## BEGIN

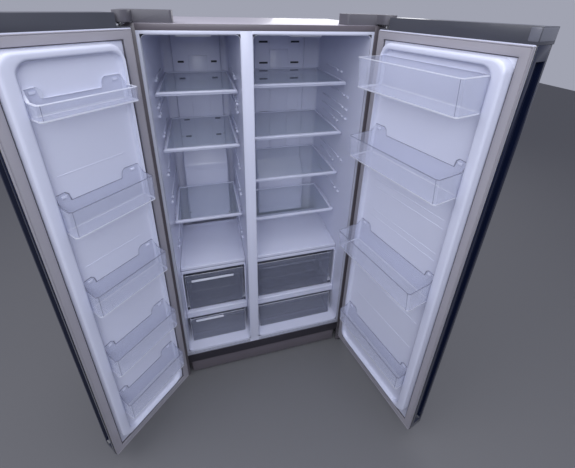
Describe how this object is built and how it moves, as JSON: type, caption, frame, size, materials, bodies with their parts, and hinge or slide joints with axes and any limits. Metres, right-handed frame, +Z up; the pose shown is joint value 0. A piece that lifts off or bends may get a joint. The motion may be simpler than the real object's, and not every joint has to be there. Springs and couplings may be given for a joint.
{
  "type": "side by side refrigerator",
  "caption": "Side by side refrigerator with two hinged doors standing open, sliding glass shelves, clear drawers and door bins; keeps food cold and frozen",
  "frame": {"origin": "on the floor under the middle of the cabinet's front face, 12 mm in front of the line through the two front feet; the cabinet lies behind it (+Y) and the doors in front of it", "axes": "+X to the right as a user faces the open doors, +Y into the cabinet, +Z up"},
  "size_m": [1.3559, 1.1411, 1.782],
  "materials": {
    "case_paint": "satin",
    "rail_paint": "satin",
    "door_paint": "gloss",
    "dark_plastic": "gloss",
    "cover_plastic": "matte",
    "white_plastic": "satin",
    "lamp_plastic": "gloss",
    "clear_plastic": "polished",
    "shelf_glass": "polished",
    "foam": "matte",
    "gasket_rubber": "matte",
    "plated_steel": "satin",
    "sheet_steel": "satin",
    "coil_aluminium": "satin",
    "black_steel": "satin",
    "black_plastic": "matte"
  },
  "bodies": {
    "cabinet": {"left_side_panel": "case_paint", "right_side_panel": "case_paint", "top_panel": "case_paint", "kick_plate": "case_paint", "front_rail": "rail_paint", "hinge_covers": "cover_plastic", "freezer_liner": "white_plastic", "fridge_liner": "white_plastic", "centre_divider": "white_plastic", "freezer_duct_cover": "white_plastic", "fridge_duct_cover": "white_plastic", "freezer_drawer_cover": "white_plastic", "fridge_drawer_cover": "white_plastic", "lamp_covers": "lamp_plastic", "cabinet_foam": "foam", "upper_hinges": "plated_steel", "lower_hinges": "plated_steel", "base_frame": "plated_steel", "back_panel": "sheet_steel", "compressor_cover": "sheet_steel", "evaporator": "coil_aluminium", "compressor": "black_steel", "condenser": "black_steel", "drain_pan": "black_plastic", "mains_inlet": "black_plastic", "levelling_feet": "black_plastic"},
    "freezer_door": {"freezer_door_skin": "door_paint", "freezer_door_foam": "foam", "freezer_door_liner": "white_plastic", "freezer_door_gasket": "gasket_rubber", "freezer_door_top_cap": "dark_plastic", "freezer_door_bottom_cap": "dark_plastic", "freezer_door_edge_trim": "dark_plastic", "freezer_bin_top": "clear_plastic", "freezer_bins": "clear_plastic"},
    "fridge_door": {"fridge_door_skin": "door_paint", "fridge_door_foam": "foam", "fridge_door_liner": "white_plastic", "fridge_door_gasket": "gasket_rubber", "fridge_door_top_cap": "dark_plastic", "fridge_door_bottom_cap": "dark_plastic", "fridge_door_edge_trim": "dark_plastic", "fridge_bin_top": "clear_plastic", "fridge_bins": "clear_plastic", "fridge_bin_low": "clear_plastic"},
    "freezer_shelf_1_body": {"freezer_shelf_1": "shelf_glass"},
    "freezer_shelf_2_body": {"freezer_shelf_2": "shelf_glass"},
    "freezer_shelf_3_body": {"freezer_shelf_3": "shelf_glass"},
    "fridge_shelf_1_body": {"fridge_shelf_1": "shelf_glass"},
    "fridge_shelf_2_body": {"fridge_shelf_2": "shelf_glass"},
    "fridge_shelf_3_body": {"fridge_shelf_3": "shelf_glass"},
    "fridge_shelf_4_body": {"fridge_shelf_4": "shelf_glass"},
    "freezer_drawer_upper_body": {"freezer_drawer_upper": "clear_plastic"},
    "freezer_drawer_lower_body": {"freezer_drawer_lower": "clear_plastic"},
    "fridge_drawer_upper_body": {"fridge_drawer_upper": "clear_plastic"},
    "fridge_drawer_lower_body": {"fridge_drawer_lower": "clear_plastic"},
    "evaporator_fan_body": {"evaporator_fan": "black_plastic"},
    "condenser_fan_body": {"condenser_fan": "black_plastic"},
    "left_roller_body": {"left_roller": "black_plastic"},
    "right_roller_body": {"right_roller": "black_plastic"}
  },
  "joints": [
    {"name": "freezer_door_hinge", "type": "hinge", "parent": "cabinet", "child": "freezer_door", "pos_m": [-0.442, -0.04, 0.92], "axis": [0, 0, -1], "range_deg": [-137.4, 2.6]},
    {"name": "fridge_door_hinge", "type": "hinge", "parent": "cabinet", "child": "fridge_door", "pos_m": [0.442, -0.04, 0.92], "axis": [0, 0, 1], "range_deg": [-104.2, 35.8]},
    {"name": "freezer_shelf_1_slide", "type": "slide", "parent": "cabinet", "child": "freezer_shelf_1_body", "axis": [0, -1, 0], "range_m": [0, 0.2]},
    {"name": "freezer_shelf_2_slide", "type": "slide", "parent": "cabinet", "child": "freezer_shelf_2_body", "axis": [0, -1, 0], "range_m": [0, 0.2]},
    {"name": "freezer_shelf_3_slide", "type": "slide", "parent": "cabinet", "child": "freezer_shelf_3_body", "axis": [0, -1, 0], "range_m": [0, 0.2]},
    {"name": "fridge_shelf_1_slide", "type": "slide", "parent": "cabinet", "child": "fridge_shelf_1_body", "axis": [0, -1, 0], "range_m": [0, 0.2]},
    {"name": "fridge_shelf_2_slide", "type": "slide", "parent": "cabinet", "child": "fridge_shelf_2_body", "axis": [0, -1, 0], "range_m": [0, 0.2]},
    {"name": "fridge_shelf_3_slide", "type": "slide", "parent": "cabinet", "child": "fridge_shelf_3_body", "axis": [0, -1, 0], "range_m": [0, 0.2]},
    {"name": "fridge_shelf_4_slide", "type": "slide", "parent": "cabinet", "child": "fridge_shelf_4_body", "axis": [0, -1, 0], "range_m": [0, 0.2]},
    {"name": "freezer_drawer_upper_slide", "type": "slide", "parent": "cabinet", "child": "freezer_drawer_upper_body", "axis": [0, -1, 0], "range_m": [0, 0.3]},
    {"name": "freezer_drawer_lower_slide", "type": "slide", "parent": "cabinet", "child": "freezer_drawer_lower_body", "axis": [0, -1, 0], "range_m": [0, 0.3]},
    {"name": "fridge_drawer_upper_slide", "type": "slide", "parent": "cabinet", "child": "fridge_drawer_upper_body", "axis": [0, -1, 0], "range_m": [0, 0.19]},
    {"name": "fridge_drawer_lower_slide", "type": "slide", "parent": "cabinet", "child": "fridge_drawer_lower_body", "axis": [0, -1, 0], "range_m": [0, 0.3]},
    {"name": "evaporator_fan_spin", "type": "hinge", "parent": "cabinet", "child": "evaporator_fan_body", "pos_m": [-0.237, 0.5, 0.986], "axis": [0, 1, 0], "continuous": true},
    {"name": "condenser_fan_spin", "type": "hinge", "parent": "cabinet", "child": "condenser_fan_body", "pos_m": [0.178, 0.496, 0.15], "axis": [1, 0, 0], "continuous": true},
    {"name": "left_roller_spin", "type": "hinge", "parent": "cabinet", "child": "left_roller_body", "pos_m": [-0.4403, 0.556, 0.022], "axis": [1, 0, 0], "continuous": true},
    {"name": "right_roller_spin", "type": "hinge", "parent": "cabinet", "child": "right_roller_body", "pos_m": [0.4403, 0.556, 0.022], "axis": [1, 0, 0], "continuous": true}
  ]
}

## END

Work to complete:
Repeat every line of the material exactly as given.

Expected answer:
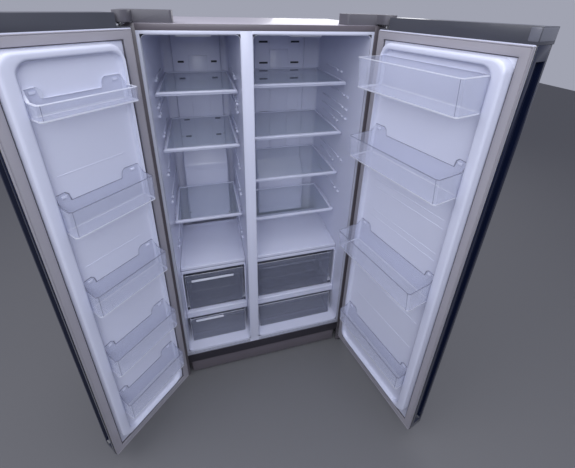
Describe how this object is built and how it moves, as JSON: type, caption, frame, size, materials, bodies with their parts, and hinge or slide joints with axes and any limits. Metres, right-handed frame, +Z up; the pose shown is joint value 0. A piece that lifts off or bends may get a joint. The motion may be simpler than the real object's, and not every joint has to be there. Springs and couplings may be given for a joint.
{
  "type": "side by side refrigerator",
  "caption": "Side by side refrigerator with two hinged doors standing open, sliding glass shelves, clear drawers and door bins; keeps food cold and frozen",
  "frame": {"origin": "on the floor under the middle of the cabinet's front face, 12 mm in front of the line through the two front feet; the cabinet lies behind it (+Y) and the doors in front of it", "axes": "+X to the right as a user faces the open doors, +Y into the cabinet, +Z up"},
  "size_m": [1.3559, 1.1411, 1.782],
  "materials": {
    "case_paint": "satin",
    "rail_paint": "satin",
    "door_paint": "gloss",
    "dark_plastic": "gloss",
    "cover_plastic": "matte",
    "white_plastic": "satin",
    "lamp_plastic": "gloss",
    "clear_plastic": "polished",
    "shelf_glass": "polished",
    "foam": "matte",
    "gasket_rubber": "matte",
    "plated_steel": "satin",
    "sheet_steel": "satin",
    "coil_aluminium": "satin",
    "black_steel": "satin",
    "black_plastic": "matte"
  },
  "bodies": {
    "cabinet": {"left_side_panel": "case_paint", "right_side_panel": "case_paint", "top_panel": "case_paint", "kick_plate": "case_paint", "front_rail": "rail_paint", "hinge_covers": "cover_plastic", "freezer_liner": "white_plastic", "fridge_liner": "white_plastic", "centre_divider": "white_plastic", "freezer_duct_cover": "white_plastic", "fridge_duct_cover": "white_plastic", "freezer_drawer_cover": "white_plastic", "fridge_drawer_cover": "white_plastic", "lamp_covers": "lamp_plastic", "cabinet_foam": "foam", "upper_hinges": "plated_steel", "lower_hinges": "plated_steel", "base_frame": "plated_steel", "back_panel": "sheet_steel", "compressor_cover": "sheet_steel", "evaporator": "coil_aluminium", "compressor": "black_steel", "condenser": "black_steel", "drain_pan": "black_plastic", "mains_inlet": "black_plastic", "levelling_feet": "black_plastic"},
    "freezer_door": {"freezer_door_skin": "door_paint", "freezer_door_foam": "foam", "freezer_door_liner": "white_plastic", "freezer_door_gasket": "gasket_rubber", "freezer_door_top_cap": "dark_plastic", "freezer_door_bottom_cap": "dark_plastic", "freezer_door_edge_trim": "dark_plastic", "freezer_bin_top": "clear_plastic", "freezer_bins": "clear_plastic"},
    "fridge_door": {"fridge_door_skin": "door_paint", "fridge_door_foam": "foam", "fridge_door_liner": "white_plastic", "fridge_door_gasket": "gasket_rubber", "fridge_door_top_cap": "dark_plastic", "fridge_door_bottom_cap": "dark_plastic", "fridge_door_edge_trim": "dark_plastic", "fridge_bin_top": "clear_plastic", "fridge_bins": "clear_plastic", "fridge_bin_low": "clear_plastic"},
    "freezer_shelf_1_body": {"freezer_shelf_1": "shelf_glass"},
    "freezer_shelf_2_body": {"freezer_shelf_2": "shelf_glass"},
    "freezer_shelf_3_body": {"freezer_shelf_3": "shelf_glass"},
    "fridge_shelf_1_body": {"fridge_shelf_1": "shelf_glass"},
    "fridge_shelf_2_body": {"fridge_shelf_2": "shelf_glass"},
    "fridge_shelf_3_body": {"fridge_shelf_3": "shelf_glass"},
    "fridge_shelf_4_body": {"fridge_shelf_4": "shelf_glass"},
    "freezer_drawer_upper_body": {"freezer_drawer_upper": "clear_plastic"},
    "freezer_drawer_lower_body": {"freezer_drawer_lower": "clear_plastic"},
    "fridge_drawer_upper_body": {"fridge_drawer_upper": "clear_plastic"},
    "fridge_drawer_lower_body": {"fridge_drawer_lower": "clear_plastic"},
    "evaporator_fan_body": {"evaporator_fan": "black_plastic"},
    "condenser_fan_body": {"condenser_fan": "black_plastic"},
    "left_roller_body": {"left_roller": "black_plastic"},
    "right_roller_body": {"right_roller": "black_plastic"}
  },
  "joints": [
    {"name": "freezer_door_hinge", "type": "hinge", "parent": "cabinet", "child": "freezer_door", "pos_m": [-0.442, -0.04, 0.92], "axis": [0, 0, -1], "range_deg": [-137.4, 2.6]},
    {"name": "fridge_door_hinge", "type": "hinge", "parent": "cabinet", "child": "fridge_door", "pos_m": [0.442, -0.04, 0.92], "axis": [0, 0, 1], "range_deg": [-104.2, 35.8]},
    {"name": "freezer_shelf_1_slide", "type": "slide", "parent": "cabinet", "child": "freezer_shelf_1_body", "axis": [0, -1, 0], "range_m": [0, 0.2]},
    {"name": "freezer_shelf_2_slide", "type": "slide", "parent": "cabinet", "child": "freezer_shelf_2_body", "axis": [0, -1, 0], "range_m": [0, 0.2]},
    {"name": "freezer_shelf_3_slide", "type": "slide", "parent": "cabinet", "child": "freezer_shelf_3_body", "axis": [0, -1, 0], "range_m": [0, 0.2]},
    {"name": "fridge_shelf_1_slide", "type": "slide", "parent": "cabinet", "child": "fridge_shelf_1_body", "axis": [0, -1, 0], "range_m": [0, 0.2]},
    {"name": "fridge_shelf_2_slide", "type": "slide", "parent": "cabinet", "child": "fridge_shelf_2_body", "axis": [0, -1, 0], "range_m": [0, 0.2]},
    {"name": "fridge_shelf_3_slide", "type": "slide", "parent": "cabinet", "child": "fridge_shelf_3_body", "axis": [0, -1, 0], "range_m": [0, 0.2]},
    {"name": "fridge_shelf_4_slide", "type": "slide", "parent": "cabinet", "child": "fridge_shelf_4_body", "axis": [0, -1, 0], "range_m": [0, 0.2]},
    {"name": "freezer_drawer_upper_slide", "type": "slide", "parent": "cabinet", "child": "freezer_drawer_upper_body", "axis": [0, -1, 0], "range_m": [0, 0.3]},
    {"name": "freezer_drawer_lower_slide", "type": "slide", "parent": "cabinet", "child": "freezer_drawer_lower_body", "axis": [0, -1, 0], "range_m": [0, 0.3]},
    {"name": "fridge_drawer_upper_slide", "type": "slide", "parent": "cabinet", "child": "fridge_drawer_upper_body", "axis": [0, -1, 0], "range_m": [0, 0.19]},
    {"name": "fridge_drawer_lower_slide", "type": "slide", "parent": "cabinet", "child": "fridge_drawer_lower_body", "axis": [0, -1, 0], "range_m": [0, 0.3]},
    {"name": "evaporator_fan_spin", "type": "hinge", "parent": "cabinet", "child": "evaporator_fan_body", "pos_m": [-0.237, 0.5, 0.986], "axis": [0, 1, 0], "continuous": true},
    {"name": "condenser_fan_spin", "type": "hinge", "parent": "cabinet", "child": "condenser_fan_body", "pos_m": [0.178, 0.496, 0.15], "axis": [1, 0, 0], "continuous": true},
    {"name": "left_roller_spin", "type": "hinge", "parent": "cabinet", "child": "left_roller_body", "pos_m": [-0.4403, 0.556, 0.022], "axis": [1, 0, 0], "continuous": true},
    {"name": "right_roller_spin", "type": "hinge", "parent": "cabinet", "child": "right_roller_body", "pos_m": [0.4403, 0.556, 0.022], "axis": [1, 0, 0], "continuous": true}
  ]
}